Request –
Beginning with the first line of the data below, extract each line up to and including the one containing "cotton cord: its". Copy them exactly and add nothing.

Data segment –
-- START --

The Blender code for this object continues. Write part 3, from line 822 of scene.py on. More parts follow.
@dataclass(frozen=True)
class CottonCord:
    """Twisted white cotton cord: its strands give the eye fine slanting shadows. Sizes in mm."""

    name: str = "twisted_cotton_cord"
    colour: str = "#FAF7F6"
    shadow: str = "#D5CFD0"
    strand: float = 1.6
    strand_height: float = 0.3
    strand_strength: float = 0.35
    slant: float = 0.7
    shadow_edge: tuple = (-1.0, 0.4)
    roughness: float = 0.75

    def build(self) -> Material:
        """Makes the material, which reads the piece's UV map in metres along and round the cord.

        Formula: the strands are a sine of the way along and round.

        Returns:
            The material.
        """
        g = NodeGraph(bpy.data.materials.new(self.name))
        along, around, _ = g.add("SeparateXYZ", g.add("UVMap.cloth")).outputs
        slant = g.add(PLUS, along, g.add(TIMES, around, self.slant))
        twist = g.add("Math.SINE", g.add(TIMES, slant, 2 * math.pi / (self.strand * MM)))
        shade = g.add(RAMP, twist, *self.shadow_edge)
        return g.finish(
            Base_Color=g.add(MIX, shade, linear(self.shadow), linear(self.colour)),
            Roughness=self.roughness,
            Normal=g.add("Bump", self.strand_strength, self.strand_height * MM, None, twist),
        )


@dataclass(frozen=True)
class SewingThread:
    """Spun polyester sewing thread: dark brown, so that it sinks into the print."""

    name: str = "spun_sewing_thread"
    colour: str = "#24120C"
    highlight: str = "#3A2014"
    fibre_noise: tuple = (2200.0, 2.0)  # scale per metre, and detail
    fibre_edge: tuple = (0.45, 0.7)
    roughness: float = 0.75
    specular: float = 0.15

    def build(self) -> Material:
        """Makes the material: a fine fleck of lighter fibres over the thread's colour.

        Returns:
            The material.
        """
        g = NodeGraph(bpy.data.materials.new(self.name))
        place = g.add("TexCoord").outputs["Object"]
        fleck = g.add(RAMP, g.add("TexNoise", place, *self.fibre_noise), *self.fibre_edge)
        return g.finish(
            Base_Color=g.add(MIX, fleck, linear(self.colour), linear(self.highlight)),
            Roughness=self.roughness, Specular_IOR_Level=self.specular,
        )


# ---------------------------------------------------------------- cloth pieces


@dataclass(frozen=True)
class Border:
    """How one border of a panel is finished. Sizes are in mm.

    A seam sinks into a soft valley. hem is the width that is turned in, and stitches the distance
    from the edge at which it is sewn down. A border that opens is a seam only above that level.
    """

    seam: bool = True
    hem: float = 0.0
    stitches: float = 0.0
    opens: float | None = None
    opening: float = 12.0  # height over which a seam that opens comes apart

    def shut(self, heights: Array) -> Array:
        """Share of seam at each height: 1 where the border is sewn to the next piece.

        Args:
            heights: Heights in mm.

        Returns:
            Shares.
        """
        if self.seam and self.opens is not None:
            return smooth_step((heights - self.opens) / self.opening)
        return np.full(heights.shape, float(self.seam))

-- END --

Written solution –
The Blender code for this object continues. Write part 3, from line 822 of scene.py on. More parts follow.
@dataclass(frozen=True)
class CottonCord:
    """Twisted white cotton cord: its strands give the eye fine slanting shadows. Sizes in mm."""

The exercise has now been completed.